◆ Task requirements ◆
Look for the string "this" in every line, and copy each line that has it.

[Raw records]
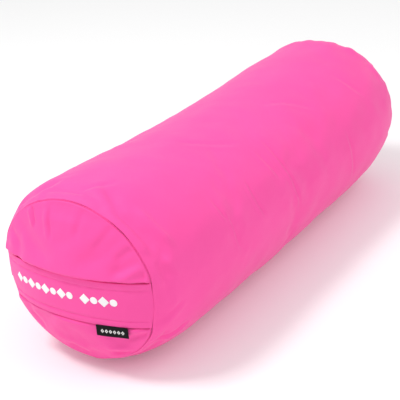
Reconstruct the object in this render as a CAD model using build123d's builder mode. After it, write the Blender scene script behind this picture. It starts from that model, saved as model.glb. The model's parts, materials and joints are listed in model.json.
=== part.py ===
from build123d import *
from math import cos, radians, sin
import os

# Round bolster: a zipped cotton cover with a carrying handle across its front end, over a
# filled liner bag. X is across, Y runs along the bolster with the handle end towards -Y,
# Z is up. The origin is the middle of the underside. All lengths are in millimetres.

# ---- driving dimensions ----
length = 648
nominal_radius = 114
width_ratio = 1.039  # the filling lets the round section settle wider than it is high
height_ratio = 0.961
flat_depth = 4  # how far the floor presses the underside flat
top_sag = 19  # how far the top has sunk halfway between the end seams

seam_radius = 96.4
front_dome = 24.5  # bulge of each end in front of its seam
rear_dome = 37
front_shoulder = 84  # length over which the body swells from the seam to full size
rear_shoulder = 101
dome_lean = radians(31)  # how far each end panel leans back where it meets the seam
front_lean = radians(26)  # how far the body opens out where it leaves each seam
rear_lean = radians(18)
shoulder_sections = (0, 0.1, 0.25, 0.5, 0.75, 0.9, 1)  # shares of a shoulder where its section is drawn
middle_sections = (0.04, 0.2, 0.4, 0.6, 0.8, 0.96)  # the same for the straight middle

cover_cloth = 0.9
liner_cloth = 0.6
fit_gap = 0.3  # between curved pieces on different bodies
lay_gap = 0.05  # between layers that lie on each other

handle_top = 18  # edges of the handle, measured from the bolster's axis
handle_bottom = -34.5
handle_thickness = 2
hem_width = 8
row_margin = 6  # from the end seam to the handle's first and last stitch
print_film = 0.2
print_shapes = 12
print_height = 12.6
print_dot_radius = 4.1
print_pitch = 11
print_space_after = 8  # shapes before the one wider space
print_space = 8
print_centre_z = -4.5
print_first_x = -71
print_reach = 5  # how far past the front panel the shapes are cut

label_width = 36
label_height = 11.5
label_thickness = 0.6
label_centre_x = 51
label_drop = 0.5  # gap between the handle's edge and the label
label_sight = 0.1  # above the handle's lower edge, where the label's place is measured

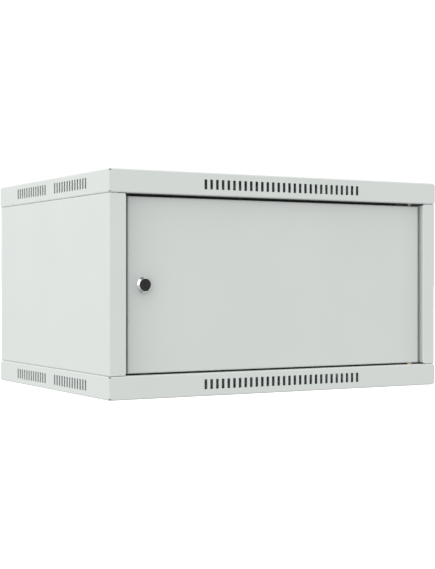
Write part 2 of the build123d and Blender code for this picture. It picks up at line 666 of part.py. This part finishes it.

◆ Response ◆
Reconstruct the object in this render as a CAD model using build123d's builder mode. After it, write the Blender scene script behind this picture. It starts from that model, saved as model.glb. The model's parts, materials and joints are listed in model.json.
Write part 2 of the build123d and Blender code for this picture. It picks up at line 666 of part.py. This part finishes it.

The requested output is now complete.